**RECORDS SUPPLIED**
***

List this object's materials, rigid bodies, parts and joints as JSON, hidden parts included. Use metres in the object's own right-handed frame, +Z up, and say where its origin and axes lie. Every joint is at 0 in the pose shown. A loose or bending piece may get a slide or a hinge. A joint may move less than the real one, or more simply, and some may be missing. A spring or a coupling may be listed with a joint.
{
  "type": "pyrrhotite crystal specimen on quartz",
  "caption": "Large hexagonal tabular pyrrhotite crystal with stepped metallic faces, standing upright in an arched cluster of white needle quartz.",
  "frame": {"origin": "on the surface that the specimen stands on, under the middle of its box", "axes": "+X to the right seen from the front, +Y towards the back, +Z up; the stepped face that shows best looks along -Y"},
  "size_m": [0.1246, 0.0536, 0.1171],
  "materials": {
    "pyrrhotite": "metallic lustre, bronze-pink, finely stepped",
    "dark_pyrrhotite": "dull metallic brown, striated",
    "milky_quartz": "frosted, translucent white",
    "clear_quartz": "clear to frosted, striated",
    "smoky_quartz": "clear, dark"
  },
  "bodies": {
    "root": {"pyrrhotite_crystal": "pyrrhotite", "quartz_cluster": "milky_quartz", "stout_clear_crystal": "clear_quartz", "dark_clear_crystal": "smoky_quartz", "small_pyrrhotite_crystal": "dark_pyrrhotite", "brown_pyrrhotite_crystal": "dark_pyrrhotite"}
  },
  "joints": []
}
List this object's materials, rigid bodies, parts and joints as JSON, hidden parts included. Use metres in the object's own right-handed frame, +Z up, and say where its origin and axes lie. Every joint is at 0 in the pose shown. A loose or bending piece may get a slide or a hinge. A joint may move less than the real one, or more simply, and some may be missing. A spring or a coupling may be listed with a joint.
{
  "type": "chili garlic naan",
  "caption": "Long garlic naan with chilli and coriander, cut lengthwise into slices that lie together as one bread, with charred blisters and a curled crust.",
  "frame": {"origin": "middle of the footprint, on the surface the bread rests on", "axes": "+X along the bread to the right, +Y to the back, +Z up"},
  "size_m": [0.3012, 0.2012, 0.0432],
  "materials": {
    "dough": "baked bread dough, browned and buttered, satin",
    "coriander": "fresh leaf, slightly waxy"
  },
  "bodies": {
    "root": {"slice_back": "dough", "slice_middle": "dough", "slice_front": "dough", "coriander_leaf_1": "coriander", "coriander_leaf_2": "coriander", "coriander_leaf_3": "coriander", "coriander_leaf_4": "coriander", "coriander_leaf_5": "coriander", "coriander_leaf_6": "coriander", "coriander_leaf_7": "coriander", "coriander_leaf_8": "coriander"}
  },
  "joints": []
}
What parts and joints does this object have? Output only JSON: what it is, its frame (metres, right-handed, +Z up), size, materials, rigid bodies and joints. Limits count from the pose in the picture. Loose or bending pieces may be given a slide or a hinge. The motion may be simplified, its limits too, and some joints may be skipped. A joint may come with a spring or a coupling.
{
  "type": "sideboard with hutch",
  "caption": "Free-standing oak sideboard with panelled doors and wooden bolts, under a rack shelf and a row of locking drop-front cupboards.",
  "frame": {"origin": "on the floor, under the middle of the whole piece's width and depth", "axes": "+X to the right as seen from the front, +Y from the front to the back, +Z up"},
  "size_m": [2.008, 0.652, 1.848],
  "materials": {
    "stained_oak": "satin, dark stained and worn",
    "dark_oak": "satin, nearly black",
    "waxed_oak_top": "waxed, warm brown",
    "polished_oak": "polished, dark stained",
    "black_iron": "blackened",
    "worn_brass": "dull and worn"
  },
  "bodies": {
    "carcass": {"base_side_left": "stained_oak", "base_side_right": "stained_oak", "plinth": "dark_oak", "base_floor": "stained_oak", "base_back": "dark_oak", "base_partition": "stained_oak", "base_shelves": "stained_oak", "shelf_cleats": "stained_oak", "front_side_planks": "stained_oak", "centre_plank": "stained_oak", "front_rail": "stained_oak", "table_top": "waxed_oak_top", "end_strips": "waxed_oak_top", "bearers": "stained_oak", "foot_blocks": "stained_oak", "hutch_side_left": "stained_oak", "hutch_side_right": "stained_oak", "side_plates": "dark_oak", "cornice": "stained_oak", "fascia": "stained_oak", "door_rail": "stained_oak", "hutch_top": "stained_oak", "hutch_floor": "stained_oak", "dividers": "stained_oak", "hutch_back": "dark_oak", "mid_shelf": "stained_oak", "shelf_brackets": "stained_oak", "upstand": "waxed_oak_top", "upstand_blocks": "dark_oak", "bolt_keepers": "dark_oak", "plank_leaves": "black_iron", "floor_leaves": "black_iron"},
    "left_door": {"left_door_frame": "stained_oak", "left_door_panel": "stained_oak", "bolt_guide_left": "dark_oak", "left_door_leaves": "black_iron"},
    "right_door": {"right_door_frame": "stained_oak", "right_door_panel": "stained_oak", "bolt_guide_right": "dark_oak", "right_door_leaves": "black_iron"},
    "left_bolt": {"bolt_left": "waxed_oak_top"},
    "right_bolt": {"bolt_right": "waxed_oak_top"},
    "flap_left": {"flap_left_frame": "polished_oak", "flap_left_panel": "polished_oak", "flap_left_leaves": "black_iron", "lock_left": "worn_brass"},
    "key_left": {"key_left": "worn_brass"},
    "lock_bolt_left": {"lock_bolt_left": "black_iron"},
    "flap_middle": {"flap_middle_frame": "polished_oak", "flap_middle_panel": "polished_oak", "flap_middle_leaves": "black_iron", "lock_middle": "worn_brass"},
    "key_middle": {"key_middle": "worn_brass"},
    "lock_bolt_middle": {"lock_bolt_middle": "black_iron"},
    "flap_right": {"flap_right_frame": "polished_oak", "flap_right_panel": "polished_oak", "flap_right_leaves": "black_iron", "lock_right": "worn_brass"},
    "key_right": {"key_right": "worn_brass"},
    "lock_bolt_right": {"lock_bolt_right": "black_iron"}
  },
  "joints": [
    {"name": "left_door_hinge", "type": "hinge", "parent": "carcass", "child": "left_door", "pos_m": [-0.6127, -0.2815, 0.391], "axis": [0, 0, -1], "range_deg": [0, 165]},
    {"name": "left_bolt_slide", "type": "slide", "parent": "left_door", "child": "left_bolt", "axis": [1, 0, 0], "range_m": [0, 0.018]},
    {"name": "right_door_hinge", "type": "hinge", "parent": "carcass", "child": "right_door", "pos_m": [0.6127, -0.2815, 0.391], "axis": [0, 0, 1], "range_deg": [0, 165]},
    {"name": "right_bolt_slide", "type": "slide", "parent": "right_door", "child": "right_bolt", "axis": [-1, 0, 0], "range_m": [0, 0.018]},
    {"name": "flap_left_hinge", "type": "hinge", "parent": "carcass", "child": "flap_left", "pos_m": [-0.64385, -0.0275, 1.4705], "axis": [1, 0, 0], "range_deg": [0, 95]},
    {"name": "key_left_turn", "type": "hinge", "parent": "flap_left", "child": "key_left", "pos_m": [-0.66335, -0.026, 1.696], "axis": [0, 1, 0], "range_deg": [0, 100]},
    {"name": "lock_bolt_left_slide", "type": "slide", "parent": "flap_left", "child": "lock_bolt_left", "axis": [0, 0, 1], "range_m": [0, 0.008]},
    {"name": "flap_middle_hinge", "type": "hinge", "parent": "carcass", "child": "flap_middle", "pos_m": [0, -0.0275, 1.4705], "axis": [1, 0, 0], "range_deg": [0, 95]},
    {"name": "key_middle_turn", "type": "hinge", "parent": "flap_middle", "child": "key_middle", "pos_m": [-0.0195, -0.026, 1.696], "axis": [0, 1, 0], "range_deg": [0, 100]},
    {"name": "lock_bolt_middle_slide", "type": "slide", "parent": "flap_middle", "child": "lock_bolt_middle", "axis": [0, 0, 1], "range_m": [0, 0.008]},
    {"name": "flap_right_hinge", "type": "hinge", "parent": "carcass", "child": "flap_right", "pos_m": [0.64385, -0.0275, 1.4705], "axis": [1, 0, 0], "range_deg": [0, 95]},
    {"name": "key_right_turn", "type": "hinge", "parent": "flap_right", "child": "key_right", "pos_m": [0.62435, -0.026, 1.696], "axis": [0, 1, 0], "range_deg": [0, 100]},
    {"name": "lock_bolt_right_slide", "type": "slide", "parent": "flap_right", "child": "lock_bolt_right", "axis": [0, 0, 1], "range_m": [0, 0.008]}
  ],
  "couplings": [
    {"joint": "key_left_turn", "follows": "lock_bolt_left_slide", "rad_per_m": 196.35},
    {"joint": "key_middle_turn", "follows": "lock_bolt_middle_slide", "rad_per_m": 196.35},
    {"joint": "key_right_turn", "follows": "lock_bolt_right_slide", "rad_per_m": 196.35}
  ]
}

***

**TASK INSTRUCTIONS**
In the listing, how many lines hold "origin"? Answer with a bare number.

**OUTPUT**
5